Du monopartisme du maréchal Mobutu à la révolution armée de Laurent-Désiré Kabila, le Congo-Kinshasa n’a fait que confirmer la primauté des individus sur le droit. Toute idée d’un État de droit n’avait son sens qu’en théorie. La souveraineté du peuple garantie dans les textes constitutionnels était tantôt confisquée, tantôt refusée. Ainsi Joseph Kabila succéda à son père assassiné comme un prince héritier, alors que le Congo est une République !
• Incertitude d’une stabilité politique et démocratique
Les élections pluralistes organisées en 2006, 2011 et 2018, censées donner aux Congolais la possibilité de choisir librement leurs dirigeants, ont été caractérisées par une absence totale de transparence. Elles ont constitué une source de tensions au lieu d’apporter la paix, faisant ainsi de la volonté des leaders la seule source de souveraineté. Et comme elles étaient le fruit de scrutins mal organisés, les institutions congolaises ont souffert, dans leur fonctionnement, d’un vrai déficit d’indépendance.
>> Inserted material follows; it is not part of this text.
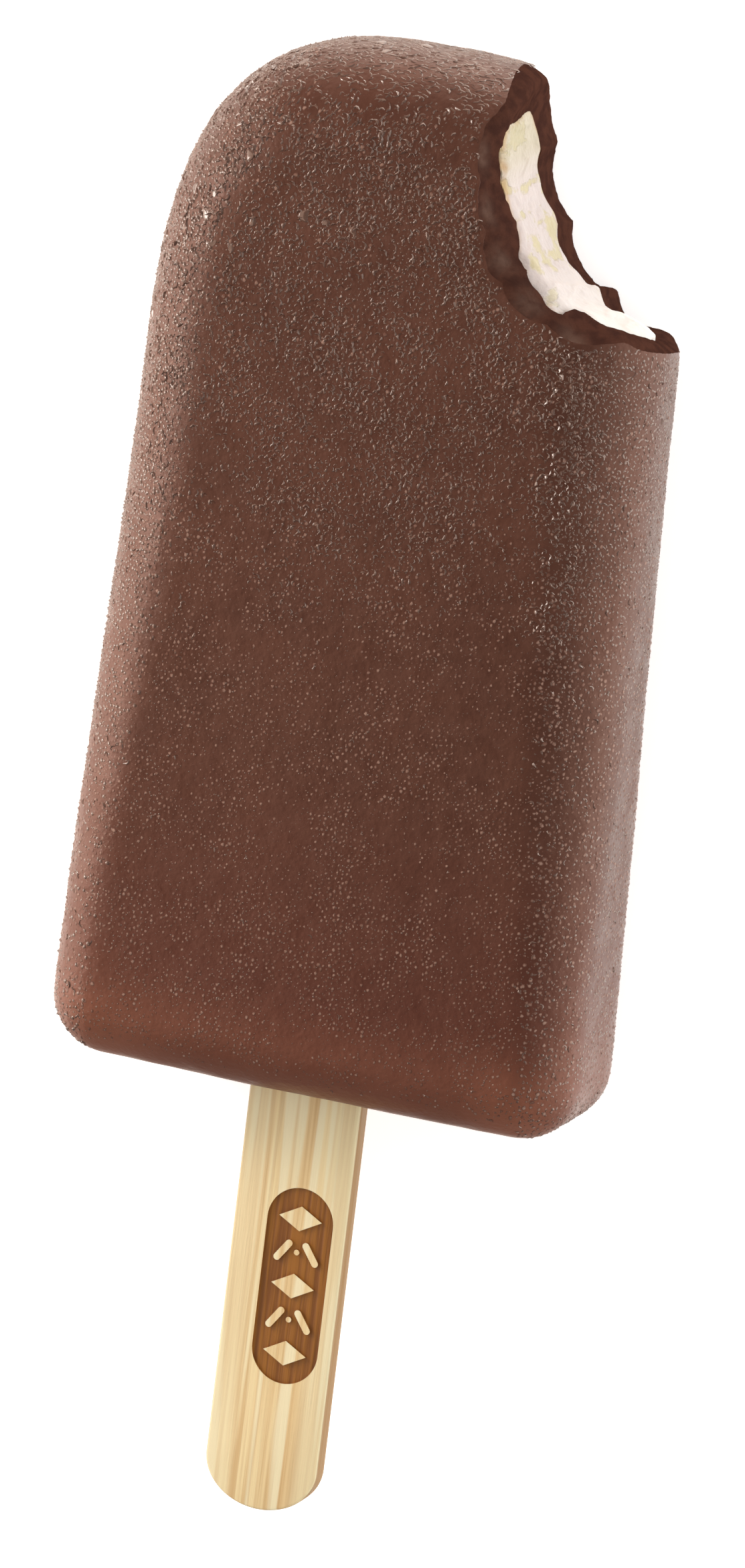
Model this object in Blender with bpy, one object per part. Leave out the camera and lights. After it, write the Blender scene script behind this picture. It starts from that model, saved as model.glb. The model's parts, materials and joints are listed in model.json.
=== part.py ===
"""Ice cream bar with one bite out of its top right corner, lying on its flat back.

A chocolate coating surrounds an ice cream core, and a flat wooden stick runs up into both.
The front face is up, and +Y points to the end away from the stick. The origin is under the
middle of the whole bar. Sizes are in millimetres, and turn to metres as the meshes are made.
"""

import math

import bmesh
import bpy

MM = 0.001
GAP = 0.3  # clearance between pieces that touch

# Outside of the bar
WIDTH = 48.0  # across its bottom end, where the sides would meet it
LENGTH = 90.9
DEPTH = 17.5
SIDE_TAPER = 0.014  # each side leans in by this much per mm of length
CORNER_RADIUS = 5.3  # the two bottom corners, seen from the front
SHOULDER_HEIGHT = 29.5  # the superelliptical part of the sides and top
SHOULDER_POWER = 2.85
EDGE_RADIUS = 8.2  # front and back edges along the sides and the top
BOTTOM_EDGE_RADIUS = 5.2  # the same edges along the bottom end
EDGE_BLEND = (4.0, 60.0)  # heights between which one edge radius turns into the other

COATING = 2.8  # thickness of the chocolate

# Wooden stick
STICK_LENGTH = 93.9
STICK_WIDTH = 10.2
STICK_THICKNESS = 2.0
STICK_OUT = 37.9  # length below the bar
STICK_OFFSET = -1.2  # the stick sits this far left of the bar's middle
STICK_END = 4.2  # height of its half-elliptical ends
STICK_CHAMFER = 0.25

# Bite: (height above mid-depth, centre x, centre y, radius) of the round cut at each level
BITE_LEVELS = (
    (-DEPTH / 2, 26.1, 86.4, 19.4),
    (DEPTH / 2 - COATING, 21.8, 85.1, 14.0),
    (DEPTH / 2, 20.1, 84.3, 13.7),
)
BITE_OVERRUN = 4.0  # how far the cutter goes past the front and back faces
TOOTH_MARKS = 18  # scallops in a full turn of the cut
TOOTH_DEPTH = 0.55
FIRST_CUSP = math.radians(185)

# Facets
CORNER_STEPS = 8
SHOULDER_STEPS = 22
EDGE_STEPS = 6
SCALLOP_STEPS = 6
STICK_END_STEPS = 16

MIDDLE_Y = (LENGTH - STICK_OUT) / 2


def smooth(edge0, edge1, value):
    share = min(max((value - edge0) / (edge1 - edge0), 0.0), 1.0)
    return share * share * (3 - 2 * share)


def ring_at(points, height):
    """The same points at one height above mid-depth, in the frame of the finished part."""
    return [(x, y - MIDDLE_Y, height + DEPTH / 2) for x, y in points]


def loft(name, rings):
    """A closed solid through rings that run anticlockwise, from the lowest to the highest."""
    mesh = bmesh.new()
    loops = [[mesh.verts.new([MM * value for value in point]) for point in ring] for ring in rings]
    for lower, upper in zip(loops, loops[1:]):
        for i, corner in enumerate(lower):
            after = (i + 1) % len(lower)
            mesh.faces.new((corner, lower[after], upper[after], upper[i]))
    mesh.faces.new(reversed(loops[0]))
    mesh.faces.new(loops[-1])
    data = bpy.data.meshes.new(name)
    mesh.to_mesh(data)
    mesh.free()
    part = bpy.data.objects.new(name, data)
    bpy.context.scene.collection.objects.link(part)
    return part


def bar_outline():
    """The bar seen from the front, anticlockwise from the middle of its bottom end."""
    half = WIDTH / 2
    lean = math.atan(SIDE_TAPER)
    corner_x = half - SIDE_TAPER * CORNER_RADIUS - CORNER_RADIUS / math.cos(lean)
    right = [(corner_x * share, 0.0) for share in (0.0, 0.35, 0.7)]
    for step in range(CORNER_STEPS + 1):
        angle = -math.pi / 2 + (lean + math.pi / 2) * step / CORNER_STEPS
        x = corner_x + CORNER_RADIUS * math.cos(angle)
        right.append((x, CORNER_RADIUS * (1 + math.sin(angle))))
    shoulder_y = LENGTH - SHOULDER_HEIGHT
    shoulder_x = half - SIDE_TAPER * shoulder_y
    for step in range(SHOULDER_STEPS + 1):
        angle = math.pi / 2 * step / SHOULDER_STEPS
        across = max(math.cos(angle), 0.0) ** (2 / SHOULDER_POWER)
        up = math.sin(angle) ** (2 / SHOULDER_POWER)
        x = across * (shoulder_x - SIDE_TAPER * SHOULDER_HEIGHT * up)
        right.append((x, shoulder_y + SHOULDER_HEIGHT * up))
    right[-1] = (0.0, LENGTH)
    left = [(-x, y) for x, y in right[-2:0:-1]]
    return right + left


def outward(points):
    """The unit normal at each point of an anticlockwise outline."""
    normals = []
    for i in range(len(points)):
        before = points[i - 1]
        after = points[(i + 1) % len(points)]
        dx = after[0] - before[0]
        dy = after[1] - before[1]
        size = math.hypot(dx, dy)
        normals.append((dy / size, -dx / size))
    return normals


def bar_solid(name, inset):
    """The bar with rounded front and back edges, all of it drawn in by the inset."""
    outline = bar_outline()
    normals = outward(outline)
    rings = []
    for side in (-1, 1):
        for step in range(EDGE_STEPS + 1):
            turn = math.pi / 2 * (step / EDGE_STEPS if side > 0 else 1 - step / EDGE_STEPS)
            ring = []
            for (x, y), (nx, ny) in zip(outline, normals):
                blend = smooth(*EDGE_BLEND, y)
                radius = BOTTOM_EDGE_RADIUS + (EDGE_RADIUS - BOTTOM_EDGE_RADIUS) * blend - inset
                inward = inset + radius * (1 - math.cos(turn))
                height = DEPTH / 2 - inset - radius * (1 - math.sin(turn))
                point = (x - nx * inward, y - ny * inward)
                ring += ring_at([point], side * height)
            rings.append(ring)
    return loft(name, rings)


def bite_cutter():
    """Scalloped circles that widen from the front of the bar to its back."""
    lowest, highest = BITE_LEVELS[0], BITE_LEVELS[-1]
    below = (lowest[0] - BITE_OVERRUN, *lowest[1:])
    above = (highest[0] + BITE_OVERRUN, *highest[1:])
    rings = []
    for height, centre_x, centre_y, radius in (below, *BITE_LEVELS, above):
        points = []
        for i in range(TOOTH_MARKS * SCALLOP_STEPS):
            scallop = math.sin(math.pi * (i % SCALLOP_STEPS) / SCALLOP_STEPS)
            reach = radius + TOOTH_DEPTH * (scallop - 0.5)
            angle = FIRST_CUSP + math.tau * i / (TOOTH_MARKS * SCALLOP_STEPS)
            points.append((centre_x + reach * math.cos(angle), centre_y + reach * math.sin(angle)))
        rings.append(ring_at(points, height))
    return as_cutter(loft("bite_cutter", rings))


def stick_solid(name, clearance, chamfer):
    """A flat stick with half-elliptical ends, larger all round by the clearance."""
    half = STICK_WIDTH / 2 + clearance
    thick = STICK_THICKNESS / 2 + clearance
    low = -STICK_OUT + STICK_END
    high = STICK_LENGTH - STICK_OUT - STICK_END
    rings = []
    for height, cut in ((-thick, chamfer), (-thick + chamfer, 0), (thick - chamfer, 0), (thick, chamfer)):
        points = []
        for centre_y, start in ((high, 0.0), (low, math.pi)):
            for step in range(STICK_END_STEPS + 1):
                angle = start + math.pi * step / STICK_END_STEPS
                x = STICK_OFFSET + (half - cut) * math.cos(angle)
                points.append((x, centre_y + (STICK_END + clearance - cut) * math.sin(angle)))
        rings.append(ring_at(points, height))
    return loft(name, rings)


def as_cutter(part):
    part.hide_render = True
    part.display_type = "WIRE"
    return part


def cut(part, cutter):
    modifier = part.modifiers.new("cut by " + cutter.name, "BOOLEAN")
    modifier.operation = "DIFFERENCE"
    modifier.solver = "EXACT"
    modifier.object = cutter


def finish(part, colour, roughness, sharp_from):
    material = bpy.data.materials.new(part.name)
    material.use_nodes = True
    shader = material.node_tree.nodes["Principled BSDF"]
    shader.inputs["Base Color"].default_value = (*colour, 1.0)
    shader.inputs["Roughness"].default_value = roughness
    shader.inputs["Metallic"].default_value = 0.0
    part.data.materials.append(material)
    part.data.shade_smooth()
    part.data.set_sharp_from_angle(angle=math.radians(sharp_from))


def main():
    for old in list(bpy.data.objects):
        bpy.data.objects.remove(old)

    bite = bite_cutter()
    cavity = as_cutter(bar_solid("cavity_cutter", COATING))
    stick_space = as_cutter(stick_solid("stick_cutter", GAP, STICK_CHAMFER))

    coating = bar_solid("chocolate_coating", 0.0)
    for cutter in (cavity, bite, stick_space):
        cut(coating, cutter)
    finish(coating, (0.147, 0.063, 0.045), 0.35, 40)

    core = bar_solid("ice_cream_core", COATING + GAP)
    for cutter in (bite, stick_space):
        cut(core, cutter)
    finish(core, (0.86, 0.77, 0.58), 0.5, 40)

    stick = stick_solid("stick", 0.0, STICK_CHAMFER)
    finish(stick, (0.83, 0.66, 0.4), 0.7, 30)


main()
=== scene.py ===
import json
import math

import bmesh
import bpy
import numpy as np
from mathutils import Matrix, Vector, noise
from mathutils.bvhtree import BVHTree

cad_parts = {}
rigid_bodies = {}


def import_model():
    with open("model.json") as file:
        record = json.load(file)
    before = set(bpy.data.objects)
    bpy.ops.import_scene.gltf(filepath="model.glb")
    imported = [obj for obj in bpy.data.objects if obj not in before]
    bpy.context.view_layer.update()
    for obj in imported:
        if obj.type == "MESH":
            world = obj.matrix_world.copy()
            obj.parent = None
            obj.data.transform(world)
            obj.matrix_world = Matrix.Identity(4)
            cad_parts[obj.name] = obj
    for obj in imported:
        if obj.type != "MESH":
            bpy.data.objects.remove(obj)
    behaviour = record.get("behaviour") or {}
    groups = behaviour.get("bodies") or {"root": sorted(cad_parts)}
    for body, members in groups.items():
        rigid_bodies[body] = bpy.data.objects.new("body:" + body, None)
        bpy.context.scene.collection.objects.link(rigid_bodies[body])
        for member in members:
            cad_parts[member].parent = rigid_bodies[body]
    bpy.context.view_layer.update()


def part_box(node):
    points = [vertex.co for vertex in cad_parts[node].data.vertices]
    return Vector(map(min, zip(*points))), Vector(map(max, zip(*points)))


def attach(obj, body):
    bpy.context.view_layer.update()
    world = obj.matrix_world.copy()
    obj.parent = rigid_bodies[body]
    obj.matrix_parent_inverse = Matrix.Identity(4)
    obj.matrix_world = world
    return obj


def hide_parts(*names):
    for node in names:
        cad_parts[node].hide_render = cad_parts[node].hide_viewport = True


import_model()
mm = 0.001

coatLow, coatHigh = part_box("chocolate_coating")
stickLow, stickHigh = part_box("stick")

# The bar's own shape, in mm, with x across, y up from its bottom end and z out of its front from mid-depth
bar = {
    "length": (coatHigh.y - coatLow.y) / mm,
    "depth": (coatHigh.z - coatLow.z) / mm,
    "boxWidth": (coatHigh.x - coatLow.x) / mm,
    "taper": 0.014,
    "cornerRadius": 5.3,
    "shoulderHeight": 29.5,
    "shoulderPower": 2.85,
    "edgeRadius": 8.2,
    "bottomEdgeRadius": 5.2,
    "edgeBlend": (4.0, 60.0),
    "coating": 2.8,
    "crown": 0.9,
}
halfDepth = bar["depth"] / 2


def smooth(low, high, value):
    share = np.clip((np.asarray(value, float) - low) / (high - low), 0.0, 1.0)
    return share * share * (3 - 2 * share)


def eased(knots, value):
    # smooth steps through a few (place, height) knots
    places, heights = np.array(knots, float).T
    value = np.clip(value, places[0], places[-1])
    slot = np.clip(np.searchsorted(places, value, side="right") - 1, 0, len(places) - 2)
    share = smooth(0.0, 1.0, (value - places[slot]) / (places[slot + 1] - places[slot]))
    return heights[slot] + (heights[slot + 1] - heights[slot]) * share


def toRow(points):
    placed = np.asarray(points, float) + (0.0, coatLow.y / mm, halfDepth)
    return placed * mm


def fromRow(points):
    return np.asarray(points, float) / mm - (0.0, coatLow.y / mm, halfDepth)


def newPiece(name, points, faces):
    data = bpy.data.meshes.new(name)
    data.from_pydata(toRow(points).tolist(), [], [list(map(int, face)) for face in faces])
    data.update()
    piece = bpy.data.objects.new(name, data)
    bpy.context.scene.collection.objects.link(piece)
    return piece


def joinRings(rings, capped=False):
    count = len(rings[0])
    faces = []
    for k in range(len(rings) - 1):
        for i in range(count):
            j = (i + 1) % count
            faces.append((k * count + i, k * count + j, (k + 1) * count + j, (k + 1) * count + i))
    if capped:
        last = (len(rings) - 1) * count
        faces += [tuple(range(count - 1, -1, -1)), tuple(range(last, last + count))]
    return np.concatenate(rings), faces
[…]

Une absence totale de transparence aux élections
Proclamé cinquième président de la RD Congo par la Commission électorale nationale indépendante (Ceni), dont les résultats ont été validés par la Cour constitutionnelle, Félix Tshisekedi a choisi de faire une coalition avec son prédécesseur dans le but de garantir la stabilité politique du pays et son bon fonctionnement.
Mais cette coalition, dont les fondations sont fragiles, n’est pas assimilable à une alliance destinée à soutenir le chef de l’État. Chacun de ses membres poursuit des objectifs diamétralement opposés, alimentant l’inquiétude et anéantissant les espoirs qu’avait pu soulever l’arrivée au pouvoir de Félix Tshisekedi.
John WESSELS/AFP
• Incertitude autour de la paix et d’un avenir meilleur
Cette situation trouble explique que les Congolais ne croient pas en la possibilité d’un développement économique inclusif, pas plus qu’ils ne croient en la paix et en la stabilité. Même si le président Tshisekedi s’efforce de rendre à la justice son indépendance, presque tout reste à faire pour qu’enfin, l’espoir d’un avenir meilleur remplace cette incertitude qui caractérise la RDC depuis juin 1960.